• **Instructions for the task**:
Please output the lines shown below exactly as they appear.

• **Supplied material**:
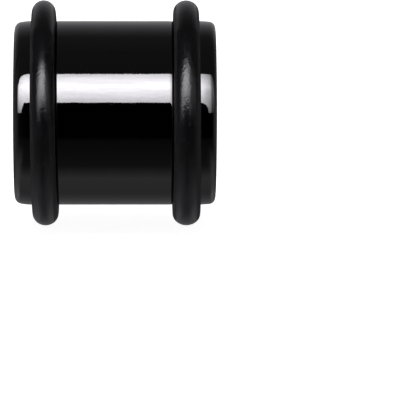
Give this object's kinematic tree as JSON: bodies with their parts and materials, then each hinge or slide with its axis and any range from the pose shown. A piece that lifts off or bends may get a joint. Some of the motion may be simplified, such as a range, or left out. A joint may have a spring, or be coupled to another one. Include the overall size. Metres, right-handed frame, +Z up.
{
  "type": "ear plug gauge",
  "caption": "Straight solid ear plug in polished black stone, with rounded edges and a black rubber O-ring seated in a shallow groove near each end.",
  "frame": {"origin": "the plug's centre: on its axis, midway between its two flat end faces", "axes": "+X along the plug's axis towards the right O-ring, +Z up as the plug lies on both O-rings"},
  "size_m": [0.0174, 0.0196, 0.0196],
  "materials": {
    "black_stone": "polished",
    "black_rubber": "satin"
  },
  "bodies": {
    "root": {"plug_body": "black_stone", "o_ring_left": "black_rubber", "o_ring_right": "black_rubber"}
  },
  "joints": []
}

• **The result**:
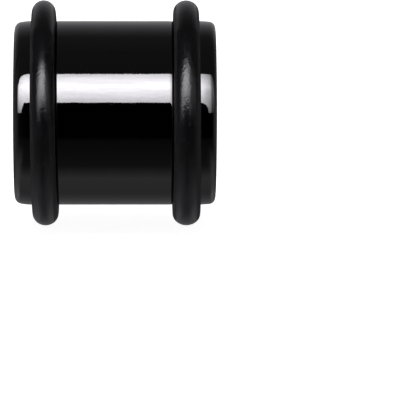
Give this object's kinematic tree as JSON: bodies with their parts and materials, then each hinge or slide with its axis and any range from the pose shown. A piece that lifts off or bends may get a joint. Some of the motion may be simplified, such as a range, or left out. A joint may have a spring, or be coupled to another one. Include the overall size. Metres, right-handed frame, +Z up.
{
  "type": "ear plug gauge",
  "caption": "Straight solid ear plug in polished black stone, with rounded edges and a black rubber O-ring seated in a shallow groove near each end.",
  "frame": {"origin": "the plug's centre: on its axis, midway between its two flat end faces", "axes": "+X along the plug's axis towards the right O-ring, +Z up as the plug lies on both O-rings"},
  "size_m": [0.0174, 0.0196, 0.0196],
  "materials": {
    "black_stone": "polished",
    "black_rubber": "satin"
  },
  "bodies": {
    "root": {"plug_body": "black_stone", "o_ring_left": "black_rubber", "o_ring_right": "black_rubber"}
  },
  "joints": []
}